TedEd Lesson: The Great Debate with the Oxford Comma
For this TedEd lesson, I focused on two of the NYS ESL standards, including ESL1.1 Language for Information and Understanding which states:
"Students using English as a second language will use English to acquire, interpret, apply, and transmit information for content area learning and personal use. They will develop and use skills and strategies appropriate for their level of English proficiency to collect data, facts, and ideas; discover relationships, concepts, and generalizations; and use knowledge generated from oral, written, and electronically produced texts"
As students are learning English grammar, the video about the Oxford Comma can emphasize the English uses of the comma as it divides a series. Providing examples about the absence of an oxford grammar can reframe language structure and place emphasis on the importance of commas in describing an idea or command. In other words, students are presented with multiple uses for
grammar structures such as commas to better understand their purpose.
This can be assessed by providing examples of a sentence that is removed of commas and seeing if students can place commas in the appropriate locations.

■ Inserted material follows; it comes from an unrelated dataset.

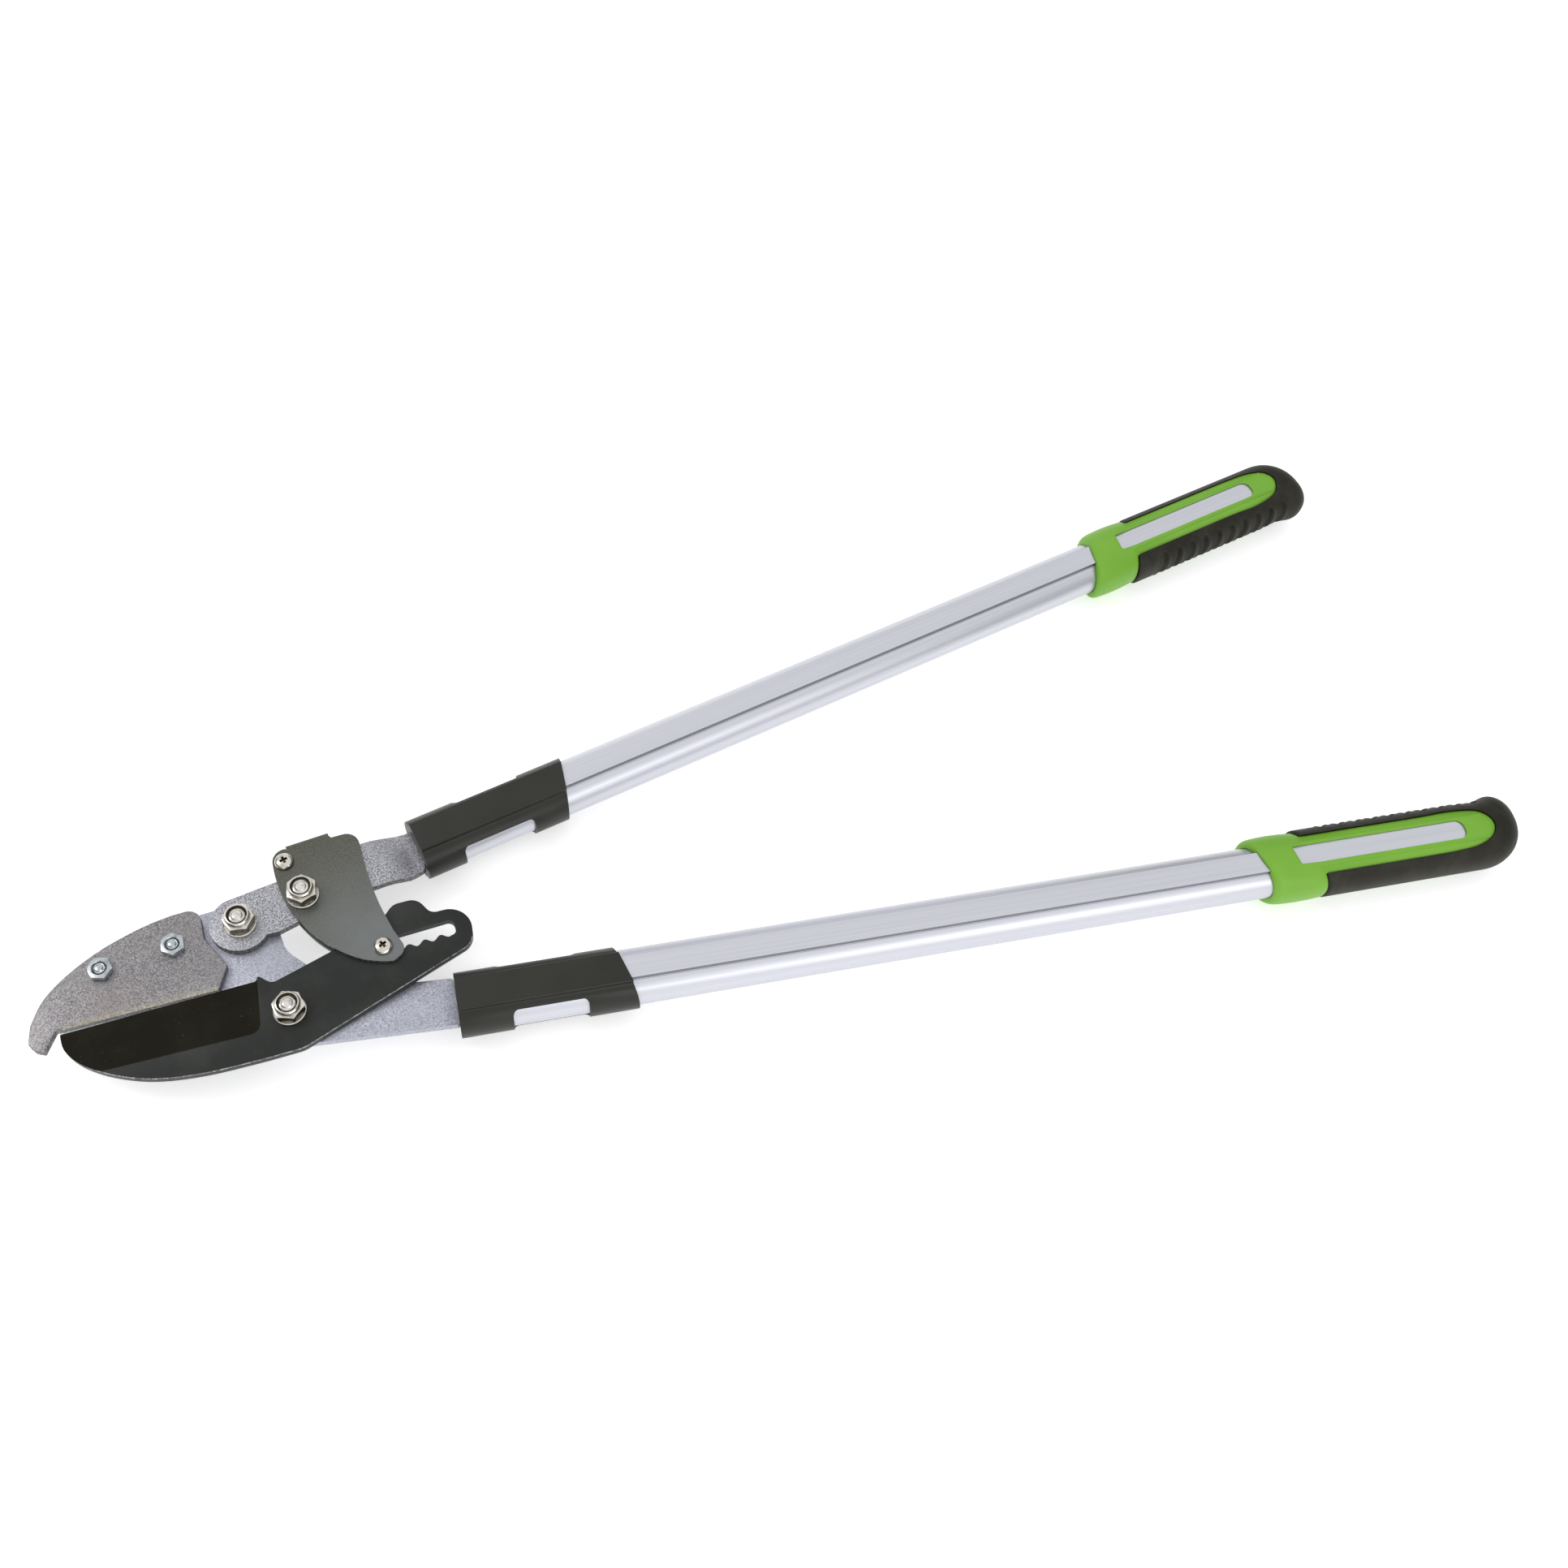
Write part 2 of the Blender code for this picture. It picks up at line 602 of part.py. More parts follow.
def build_link_bracket():
    """Build the link bracket: two cheeks bent from one sheet, joined by a web."""
    left = through([(46.0, 9.4), (37.0, 13.6), (28.2, 20.9), (20.0, 31.0), (14.2, 42.0), (10.4, 53.0),
                    (8.9, 65.0), (8.9, 72.0)], 2)
    top = [(9.6, 82.0, 6.5), (16.6, 83.2, 1.0), (37.6, 84.4, 1.0), (38.4, 80.6, 1.0),
           (50.4, 80.6, 6.5)]
    right = through([(50.4, 71.0), (50.0, 58.0), (51.2, 40.0), (54.0, 24.0)], 2)
    foot = [(57.6, 12.0, 5.0), (50.5, 8.2, 3.0)]
    outline = rounded(left + top + right + foot, 4)
    bores = [circle(LINK_PIVOT, PIVOT_BORE), circle(PIN, PIN_BORE, 12), circle(STOP, PIN_BORE, 12)]
    bracket = plate("link_bracket", [outline, *bores], CHEEK_FRONT_BACK, CHEEK)
    rear = plate("rear_cheek", [outline, *bores], CHEEK_REAR_BACK, CHEEK, CUTTERS)
    web = [(16.8, 83.16), (37.4, 84.32), (37.5, 82.5), (16.9, 81.4)]
    bridge = plate("bracket_web", [web], CHEEK_REAR_BACK + CHEEK / 2,
                   CHEEK_FRONT_TOP - CHEEK_REAR_BACK - CHEEK, CUTTERS)
    join(bracket, rear, bridge)
    finish(bracket, BRACKET_STEEL, LINK_HINGE)


def build_pin(name, place):
    """Build a pin through both cheeks, with a cross-head screw in each end."""
    low = CHEEK_REAR_BACK
    high = CHEEK_FRONT_TOP
    radius = PIN_DIAMETER / 2
    socket = SCREW_SOCKET / 2
    deep = 3.4 * MM
    profile = [(0.0, high - deep), (socket, high - deep), (socket, high), (radius, high),
               (radius, low), (socket, low), (socket, low + deep), (0.0, low + deep)]
    pin = turned(name, place, profile, 16)
    finish(pin, BRIGHT_STEEL, LINK_HINGE, True)
    for end, face, sign in (("front", high, 1), ("rear", low, -1)):
        screw = pan_screw(f"{name}_screw_{end}", place, face, sign, deep)
        finish(screw, BRIGHT_STEEL, LINK_HINGE, True)


def pan_screw(name, place, face, sign, depth):
    """Return a pan-head screw that bears on a face and reaches into a socket."""
    head = SCREW_HEAD / 2
    shank = SCREW_SHANK / 2
    seat = face + sign * GAP
    top = seat + sign * SCREW_HEAD_HEIGHT * MM
    tip = face - sign * (depth - GAP)
    crown = [(0.0, top), (head * 0.55, top - sign * 0.25 * MM), (head * 0.88, top - sign * 0.95 * MM),
             (head, top - sign * 1.8 * MM), (head, seat), (shank, seat), (shank, tip), (0.0, tip)]
    profile = crown if sign > 0 else list(reversed(crown))
    return turned(name, place, profile, 16)


def build_spring():
    """Build the torsion spring that sits round the stop pin between the cheeks."""
    wire = 0.5
    inner = PIN_DIAMETER / 2 + 0.5
    radius = inner + wire
    turns = 3.0
    rise = CHEEK_FRONT_BACK - CHEEK_REAR_FRONT - 2 * GAP - 2 * wire * MM
    start = CHEEK_REAR_FRONT + GAP + wire * MM
    first_angle = math.radians(215.0)
    count = 36
    route = []
    for index in range(count + 1):
        angle = first_angle + 2 * math.pi * turns * index / count
        z = start + rise * index / count
        route.append((STOP[0] + radius * math.cos(angle), STOP[1] + radius * math.sin(angle), z / MM))
    leg = Vector((math.sin(first_angle), -math.cos(first_angle)))
    first = Vector(route[0][:2]) + leg * 4.0
    last = Vector(route[-1][:2]) - leg * 2.2
    route.insert(0, (first.x, first.y, route[0][2]))
    route.append((last.x, last.y, route[-1][2]))
    curve = bpy.data.curves.new("return_spring", "CURVE")
    curve.dimensions = "3D"
    curve.bevel_depth = wire * MM
    curve.bevel_resolution = 1
    curve.use_fill_caps = True
    spline = curve.splines.new("POLY")
    spline.points.add(len(route) - 1)
    for point, place in zip(spline.points, route):
        point.co = (*(c * MM for c in place), 1.0)
    coil = bpy.data.objects.new("return_spring_wire", curve)
    bpy.context.scene.collection.objects.link(coil)
    LAYER.update()
    spring = as_mesh(coil, "return_spring")
    bpy.data.objects.remove(coil, do_unlink=True)
    finish(spring, SPRING_STEEL, LINK_HINGE, True)


# -------------------------------------------------------------- handles
def handle_matrix(side):
    """Return where a handle lies; the lower one (side -1) is a mirror image."""
    mouth = UPPER_MOUTH if side > 0 else LOWER_MOUTH
    place = Matrix.Translation((mouth[0] * MM, mouth[1] * MM, 0.0))
    turn = Matrix.Rotation(math.radians(side * HANDLE_SPREAD), 4, "Z")
    return place @ turn @ Matrix.Diagonal((1.0, side, 1.0, 1.0))


def handle_point(s, across, side):
    """Return a point of a handle, in the tool's millimetres."""
    place = handle_matrix(side) @ Vector((s * MM, across * MM, 0.0))
    return (place.x / MM, place.y / MM)


def put_on_handle(solid, side):
    """Move a mesh from handle measures to its place, and keep it right side out."""
    solid.data.transform(handle_matrix(side))
    tidy_mesh(solid.data, 0.000001)


def lay(solid, side, surface, parent, smooth=True):
    """Lay a handle piece along its handle and finish it."""
    put_on_handle(solid, side)
    finish(solid, surface, parent, smooth)


def grown_section(grow):
    """Return the tube's outer section, grown all round by some millimetres."""
    return tube_section(TUBE_HALF_WIDTH + grow, TUBE_HALF_THICK + grow, FLAT_HALF_WIDTH + grow,
                        FLAT_HEIGHT + grow)


def slant_cutter(s, length):
    """Return a block that trims a handle piece along the slant through s."""
    block = box("slant", (min(s, s + length), -40.0, -25.0), (max(s, s + length), 40.0, 25.0))
    turn_about(block, -SLANT, "Z", (s, 0.0, 0.0))
    return block


def build_tube(name, side, parent):
    """Build one aluminium handle tube, drilled for its rivets."""
    inner = grown_section(-TUBE_WALL)
    tube = bar(name, [grown_section(0.0), inner], TUBE_START, TUBE_END - TUBE_START)
    drills = [plate("tube_drill", [circle((place, 0.0), RIVET_BORE, 12)], -20 * MM, 40 * MM, CUTTERS)
              for place in RIVETS]
    cut(tube, *drills)
    lay(tube, side, ALUMINIUM, parent)


def build_rivets(name, side, parent):
    """Build the rivets that hold the tang in the tube, flush with its flats."""
    length = 2 * (FLAT_HEIGHT - 0.1) * MM
    for end, place in zip(("front", "rear"), RIVETS):
        rivet = plate(f"{name}_{end}", [circle((place, 0.0), RIVET_DIAMETER, 12)], -length / 2, length)
        lay(rivet, side, BRIGHT_STEEL, parent)


def build_sleeve(name, side, parent):
    """Build the plastic sleeve: two face panels and two bands round the edges."""
    clear = GAP / MM
    outer = tube_section(TUBE_HALF_WIDTH + clear + SLEEVE_WALL, TUBE_HALF_THICK + clear + SLEEVE_WALL,
                         FLAT_HALF_WIDTH + 2.9, FLAT_HEIGHT + clear + SLEEVE_PANEL)
    sleeve = bar(name, [outer, grown_section(clear)], 0.0, SLEEVE_LENGTH + 12.0)
    inner_window = box("sleeve_window", (19.5, -20.0, -12.0), (57.0, -9.0, 8.0))
    outer_window = box("sleeve_window", (24.5, 9.0, -10.0), (60.0, 20.0, 10.0))
    cut(sleeve, slant_cutter(SLEEVE_LENGTH, 40.0), inner_window, outer_window)
    lay(sleeve, side, BLACK_PLASTIC, parent)


def face_window(start, end, half_width, depth, front_radius):
    """Return two prisms, round at their far end, that open both faces of a grip."""
    far_radius = half_width - 0.3
    outline = rounded([(start, -half_width, front_radius), (end, -half_width, far_radius),
                       (end, half_width, far_radius), (start, half_width, front_radius)], 6)
    return [plate("face_window", [outline], back * MM, 10 * MM, CUTTERS)
            for back in (depth, -depth - 10)]


def build_shell(name, side, parent):
    """Build the green shell: a collar and a long frame round each face window."""
    clear = GAP / MM
    start = GRIP_RIM - 10.0
    body = tube_section(CORE_HALF_WIDTH, CORE_HALF_THICK, GREEN_HALF_WIDTH, GREEN_FACE)
    shell = bar(name, [body], start, GREEN_END - start)
    round_body = tube_section(COLLAR_HALF_WIDTH, COLLAR_HALF_THICK, GREEN_HALF_WIDTH, GREEN_FACE + 0.3)
    collar = bar("shell_collar", [round_body], start, RUBBER_START + 10.0 - start, CUTTERS)
    cut(collar, slant_cutter(RUBBER_START - clear, 40.0))
    join(shell, collar)
    cavity = bar("shell_cavity", [grown_section(clear)], start - 5.0, TUBE_END + 6.0 - start, CUTTERS)
    windows = face_window(*WINDOW, WINDOW_HALF_WIDTH, 12.0, 2.0)
    cut(shell, cavity, slant_cutter(GRIP_RIM, -40.0), *windows)
    lay(shell, side, GREEN, parent)


def rubber_ring(s, outer, inner, thick):
    """Return one oval of the rubber, wider on the side that faces the other handle."""
    sides = 24
    angles = [2 * math.pi * k / sides for k in range(sides)]
    return [(s, math.cos(a) * (outer if math.cos(a) > 0 else inner), thick * math.sin(a)) for a in angles]


def build_rubber(name, side, parent):
    """Build the rubber: both edges of the grip and its flared round end."""
    clear = GAP / MM
    stations = ((RUBBER_START - 8.0, 17.3, 18.3, 16.4), (RUBBER_START + 6.0, 17.8, 19.2, 17.0),
                (500.0, 17.8, 19.2, 17.0), (530.0, 17.9, 19.8, 17.2), (545.0, 17.2, 20.8, 17.0),
                (553.0, 14.5, 20.0, 15.4), (558.5, 9.5, 16.0, 11.5), (GRIP_END, 3.0, 8.0, 5.0))
    rubber = loft(name, [rubber_ring(*station) for station in stations])
    body = tube_section(CORE_HALF_WIDTH + clear, CORE_HALF_THICK + clear, GREEN_HALF_WIDTH + clear,
                        GREEN_FACE + clear)
    core_start = RUBBER_START - 20.0
    core = bar("rubber_core", [body], core_start, GREEN_END + clear - core_start, CUTTERS)
    faces = face_window(core_start - 5.0, GREEN_END + 2 * clear, GREEN_HALF_WIDTH + 2 * clear, 10.0, 1.0)
    join(core, *faces)
    cut(rubber, slant_cutter(RUBBER_START, -40.0), core)
    lay(rubber, side, RUBBER, parent)


def build_handle(name, side, parent):
    """Build everything on one handle."""
    build_tube(f"{name}_tube", side, parent)
    build_rivets(f"{name}_rivet", side, parent)
    build_sleeve(f"{name}_sleeve", side, parent)
    build_shell(f"{name}_grip_shell", side, parent)
    build_rubber(f"{name}_grip_rubber", side, parent)


def centre_on_floor():
    """Move the tool frame so that the tool lies on z = 0, centred on the origin."""
    LAYER.update()
    corners = [item.matrix_world @ vert.co for item in PARTS.objects if item.type == "MESH"
               for vert in item.data.vertices]
    low = [min(corner[axis] for corner in corners) for axis in range(3)]
    high = [max(corner[axis] for corner in corners) for axis in range(3)]
    TOOL.location = (-(low[0] + high[0]) / 2, -(low[1] + high[1]) / 2, -low[2])
    LAYER.update()


build_base()
build_anvil()
build_blade()
build_lever()
build_pivot("blade_pivot", BLADE_PIVOT, BASE_BACK, JAW_FRONT, True, TOOL)
build_pivot("lever_pivot", LEVER_PIVOT, BASE_BACK, JAW_FRONT, True, TOOL)
build_link_bracket()
build_pivot("link_pivot", LINK_PIVOT, CHEEK_REAR_BACK, CHEEK_FRONT_TOP, False, LEVER_HINGE)
build_pin("link_pin", PIN)
build_pin("stop_pin", STOP)
build_spring()
build_handle("upper", 1, LEVER_HINGE)
build_handle("lower", -1, TOOL)
centre_on_floor()
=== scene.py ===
"""Looks of a pair of ratchet anvil loppers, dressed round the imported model.

Shapes are made in millimetres on the tool's own axes: the blade pivot is the origin, +X runs
back between the handles, +Y points to the upper handle, +Z comes out of the nut side, and
z = 0 is the middle of the handle tubes.  Where those axes stand comes from the frame.
"""

import logging
import math
from dataclasses import dataclass, field
from enum import Enum
from functools import partial
from typing import Callable, ClassVar, Iterable, Sequence, Union

import bmesh
import bpy
from mathutils import Matrix, Vector


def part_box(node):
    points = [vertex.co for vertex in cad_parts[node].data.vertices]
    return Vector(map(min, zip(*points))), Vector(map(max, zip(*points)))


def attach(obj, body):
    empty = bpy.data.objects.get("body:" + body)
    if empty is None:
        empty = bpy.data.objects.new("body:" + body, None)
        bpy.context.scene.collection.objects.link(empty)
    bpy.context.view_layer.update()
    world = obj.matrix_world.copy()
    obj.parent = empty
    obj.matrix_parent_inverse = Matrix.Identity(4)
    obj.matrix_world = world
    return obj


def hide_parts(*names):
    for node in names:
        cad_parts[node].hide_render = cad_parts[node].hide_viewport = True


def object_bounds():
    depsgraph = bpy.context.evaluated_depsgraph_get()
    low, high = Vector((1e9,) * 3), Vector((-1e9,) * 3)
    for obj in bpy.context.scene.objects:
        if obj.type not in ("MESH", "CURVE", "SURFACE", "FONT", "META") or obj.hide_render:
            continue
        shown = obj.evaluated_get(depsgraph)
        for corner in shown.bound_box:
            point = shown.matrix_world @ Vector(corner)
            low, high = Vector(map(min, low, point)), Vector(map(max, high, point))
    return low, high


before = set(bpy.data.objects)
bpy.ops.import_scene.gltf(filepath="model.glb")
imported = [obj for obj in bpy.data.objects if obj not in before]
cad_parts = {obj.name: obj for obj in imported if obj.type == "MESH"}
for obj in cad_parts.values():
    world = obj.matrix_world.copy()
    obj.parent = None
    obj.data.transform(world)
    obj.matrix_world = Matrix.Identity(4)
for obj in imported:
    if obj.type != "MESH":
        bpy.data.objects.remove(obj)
CAD_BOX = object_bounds()

LOG = logging.getLogger("loppers")
MM = 0.001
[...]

In addition, the lesson adheres to the NYS ESL standard ESL 3.1 Language for Critical Analysis and Evaluation which states:
"Students learning English as a second language will use English to express their opinions and judgments on experiences, messages, idea, information, and issues from a variety of perspectives. They will develop and use skills and strategies appropriate for their level of English proficiency to reflect on and analyze experiences, messages, ideas, information, and issues presented by others using a variety of established criteria"
Once students have determined the use and purpose of the Oxford Comma, they can gain insight in how English grammar is not always universal or contains a strict set of rules. While it is important to initially establish such rules for the purpose of acquisition, presenting a grammatical debate can allow students to reimagine English language. However, proper English acquisition must first be present in order to allow such higher mental order of thinking. From here, students can establish their own opinions and preferences in using the Oxford comma based on the information and debate presented.
This can be assessed by having students describe the meanings of two sentences. The first sentence would contain the oxford comma and the second sentence would not. Students would have to determine which sentence makes more sense to them and whether the word "and" serves as enough information to divide ideas presented in the list without the use of an oxford comma.